Tally the lines of the listing that contain the word "Blender", then give the total and nothing else.

## Raw records
-- START --

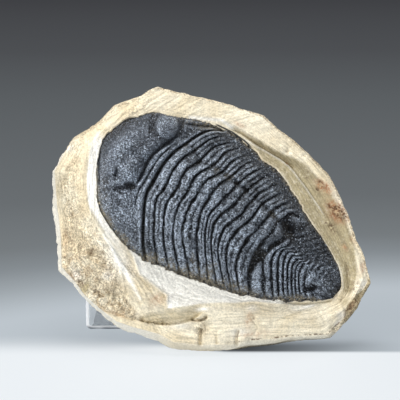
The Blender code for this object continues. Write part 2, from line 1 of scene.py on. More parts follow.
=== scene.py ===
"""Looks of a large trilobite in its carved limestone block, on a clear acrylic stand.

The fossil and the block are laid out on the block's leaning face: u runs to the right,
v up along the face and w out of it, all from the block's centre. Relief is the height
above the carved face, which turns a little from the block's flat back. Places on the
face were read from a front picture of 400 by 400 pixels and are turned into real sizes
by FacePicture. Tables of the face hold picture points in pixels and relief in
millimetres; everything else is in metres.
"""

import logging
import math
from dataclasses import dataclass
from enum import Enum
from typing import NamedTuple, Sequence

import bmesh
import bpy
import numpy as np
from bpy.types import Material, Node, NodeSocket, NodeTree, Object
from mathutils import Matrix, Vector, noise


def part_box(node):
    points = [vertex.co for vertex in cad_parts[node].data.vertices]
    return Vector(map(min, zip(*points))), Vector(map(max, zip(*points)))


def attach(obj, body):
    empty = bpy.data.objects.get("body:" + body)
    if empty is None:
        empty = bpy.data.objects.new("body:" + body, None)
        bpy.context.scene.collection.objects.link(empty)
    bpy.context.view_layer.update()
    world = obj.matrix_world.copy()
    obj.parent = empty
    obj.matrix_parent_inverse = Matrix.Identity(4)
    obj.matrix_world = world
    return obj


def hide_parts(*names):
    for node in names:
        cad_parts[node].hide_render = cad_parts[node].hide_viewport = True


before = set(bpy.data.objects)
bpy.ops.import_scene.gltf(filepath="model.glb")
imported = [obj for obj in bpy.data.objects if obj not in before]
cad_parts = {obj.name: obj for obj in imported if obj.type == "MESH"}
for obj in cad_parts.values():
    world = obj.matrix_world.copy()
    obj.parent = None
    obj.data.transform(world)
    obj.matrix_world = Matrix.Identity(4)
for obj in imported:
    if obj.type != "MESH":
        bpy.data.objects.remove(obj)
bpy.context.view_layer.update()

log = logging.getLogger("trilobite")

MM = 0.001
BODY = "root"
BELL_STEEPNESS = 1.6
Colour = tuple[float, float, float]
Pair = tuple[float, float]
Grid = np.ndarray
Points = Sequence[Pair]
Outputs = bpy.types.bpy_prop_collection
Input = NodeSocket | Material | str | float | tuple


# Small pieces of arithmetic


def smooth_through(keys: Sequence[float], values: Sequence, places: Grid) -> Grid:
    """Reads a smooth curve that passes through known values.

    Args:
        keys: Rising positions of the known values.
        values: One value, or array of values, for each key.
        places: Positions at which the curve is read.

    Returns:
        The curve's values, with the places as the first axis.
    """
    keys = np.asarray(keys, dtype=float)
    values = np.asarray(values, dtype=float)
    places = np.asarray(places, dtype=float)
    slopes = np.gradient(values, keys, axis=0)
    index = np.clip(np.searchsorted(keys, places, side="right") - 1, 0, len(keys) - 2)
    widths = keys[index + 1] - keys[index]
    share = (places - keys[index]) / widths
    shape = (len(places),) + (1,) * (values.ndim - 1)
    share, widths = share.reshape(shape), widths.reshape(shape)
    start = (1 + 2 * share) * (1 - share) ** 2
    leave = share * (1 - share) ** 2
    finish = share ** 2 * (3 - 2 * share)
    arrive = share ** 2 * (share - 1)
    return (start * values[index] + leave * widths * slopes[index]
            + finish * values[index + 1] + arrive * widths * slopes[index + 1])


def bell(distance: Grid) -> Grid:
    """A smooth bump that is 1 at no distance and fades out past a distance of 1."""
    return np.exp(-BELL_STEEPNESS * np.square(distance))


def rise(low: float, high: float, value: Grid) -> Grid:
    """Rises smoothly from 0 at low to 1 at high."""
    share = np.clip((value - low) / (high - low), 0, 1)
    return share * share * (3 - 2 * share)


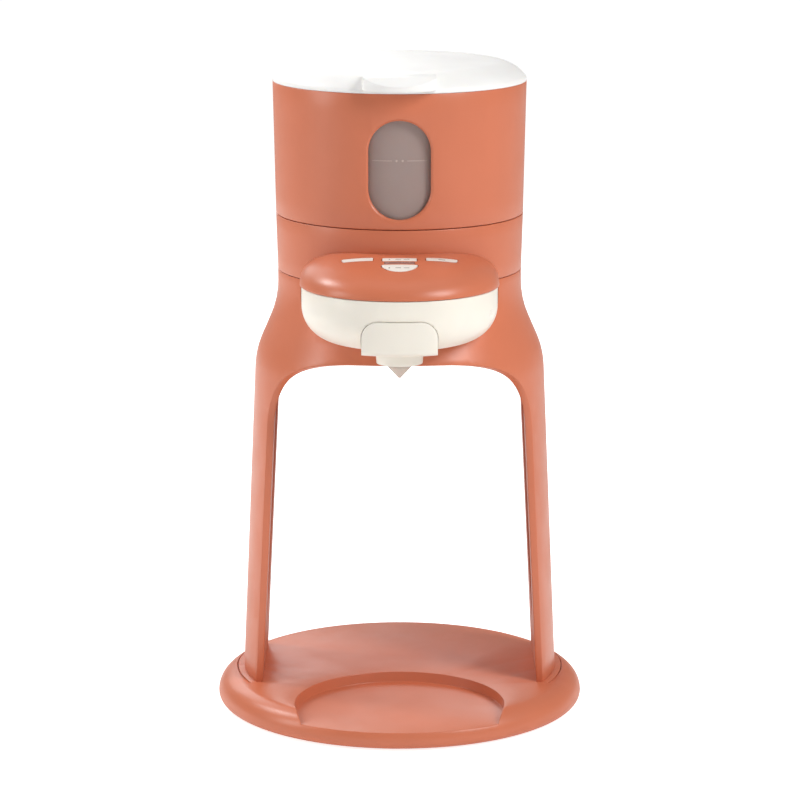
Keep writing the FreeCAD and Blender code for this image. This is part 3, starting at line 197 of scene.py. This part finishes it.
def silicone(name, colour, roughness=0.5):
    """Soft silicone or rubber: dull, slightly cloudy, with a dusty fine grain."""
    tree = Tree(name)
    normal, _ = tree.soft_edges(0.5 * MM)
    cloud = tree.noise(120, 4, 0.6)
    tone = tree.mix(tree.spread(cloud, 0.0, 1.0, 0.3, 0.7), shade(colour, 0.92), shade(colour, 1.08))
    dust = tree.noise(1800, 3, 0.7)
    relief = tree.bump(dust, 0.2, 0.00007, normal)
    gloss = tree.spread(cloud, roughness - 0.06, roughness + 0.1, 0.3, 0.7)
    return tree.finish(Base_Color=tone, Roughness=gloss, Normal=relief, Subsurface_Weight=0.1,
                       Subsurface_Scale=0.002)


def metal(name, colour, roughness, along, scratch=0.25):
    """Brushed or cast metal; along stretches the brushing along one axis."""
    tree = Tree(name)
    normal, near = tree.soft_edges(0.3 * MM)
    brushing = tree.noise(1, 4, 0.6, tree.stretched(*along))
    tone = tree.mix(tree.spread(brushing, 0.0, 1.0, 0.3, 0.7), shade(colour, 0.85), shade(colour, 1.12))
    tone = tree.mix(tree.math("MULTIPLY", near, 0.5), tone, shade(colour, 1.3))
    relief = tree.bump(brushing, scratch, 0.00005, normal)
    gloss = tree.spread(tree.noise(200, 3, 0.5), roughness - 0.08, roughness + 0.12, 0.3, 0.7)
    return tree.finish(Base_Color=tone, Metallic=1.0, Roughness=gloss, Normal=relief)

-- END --

## Full answer
2